I have an HTML form in a JSP file in my WebContent/jsps folder. I have a servlet class servlet.java in my default package in src folder. In my web.xml it is mapped as /servlet.

I have tried several URLs in action attribute of the HTML form:

<form action="/servlet">
<form action="/servlet.java">
<form action="/src/servlet.java">
<form action="../servlet.java">

But none of those work. They all keep returning a HTTP 404 error like below in Tomcat 6/7/8:

HTTP Status 404 — /servlet

Description: The requested resource (/servlet) is not available.
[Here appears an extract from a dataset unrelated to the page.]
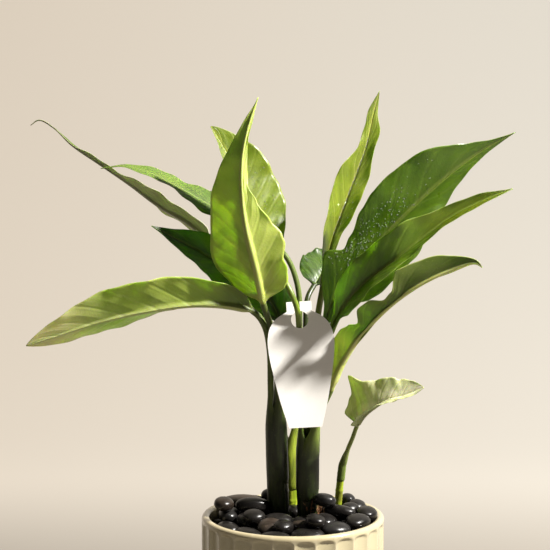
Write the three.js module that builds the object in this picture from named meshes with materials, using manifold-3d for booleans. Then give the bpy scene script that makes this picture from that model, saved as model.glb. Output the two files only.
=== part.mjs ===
// A Chinese evergreen (Aglaonema) in a fluted ceramic pot, dressed with black pebbles, with a paper tag.
// Millimetres, +Z up, the origin at the centre of the pot's base, -Y towards the front.
import * as THREE from "three";
import { mergeVertices } from "three/addons/utils/BufferGeometryUtils.js";
import Module from "manifold-3d";

const wasm = await Module();
wasm.setup();

// ---- Driving dimensions ----
const clearance = 0.3; // between pieces that touch

const potRadius = 75;
const potHeight = 130;
const potWall = 6.8;
const potFloor = 9;
const potFootRound = 3;
const potLipRound = 2.4;
const fluteCount = 28;
const fluteDepth = 1.7;
const fluteSteps = 4; // facets across one flute
const fluteTop = 5; // how far below the rim the flutes reach full depth

const soilDrop = 9; // soil crown below the pot's rim
const soilCrown = 7; // how much higher the soil is in the middle than at the wall
const plantingDepth = 24; // how far the shoots go into the soil

const stalkThickness = 4.6; // of an ordinary leaf stalk
const leafEdge = 0.8; // thickness of a blade away from its midrib
const leafAcross = [-1, -0.58, -0.16, 0, 0.16, 0.58, 1]; // where a blade is sampled, from edge to edge
const stalkRings = 9;
const bladeRings = 13;

const tagLength = 100;
const tagWidth = 53;
const tagFoot = 26;
const tagNeckWidth = 20;
const tagNeckLength = 8;
const tagHoleSlack = 9.2; // how much wider than the stalk in it the hole is
const tagThickness = 0.8;
const tagSlit = 1.2;
const tagLean = 12; // degrees, with the foot of the tag forward
const tagRoll = 3; // degrees, with the foot of the tag to the right
const tagNeckTop = 14.5; // from the hole's centre to the top of the neck
const tagHole = [5, -26, 163]; // the hole's centre, from the middle of the rim

const up = new THREE.Vector3(0, 0, 1);
const vector = (point) => new THREE.Vector3(...point);
const aboveRim = ([x, y, z]) => new THREE.Vector3(x, y, potHeight + z);
const mix = THREE.MathUtils.lerp;
const radians = THREE.MathUtils.degToRad;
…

Or as below in Tomcat 8.5/9:

HTTP Status 404 — Not Found

Message: /servlet

Description: The origin server did not find a current representation for the target resource or is not willing to disclose that one exists

Why is it not working?

1 Answers 11

Put servlet class in a package

First of all, put the servlet class in a Java package. You should always put publicly reuseable Java classes in a package, otherwise they are invisible to classes which are in a package, such as the server itself. This way you eliminiate potential environment-specific problems. Packageless servlets work only in specific Tomcat+JDK combinations and this should never be relied upon.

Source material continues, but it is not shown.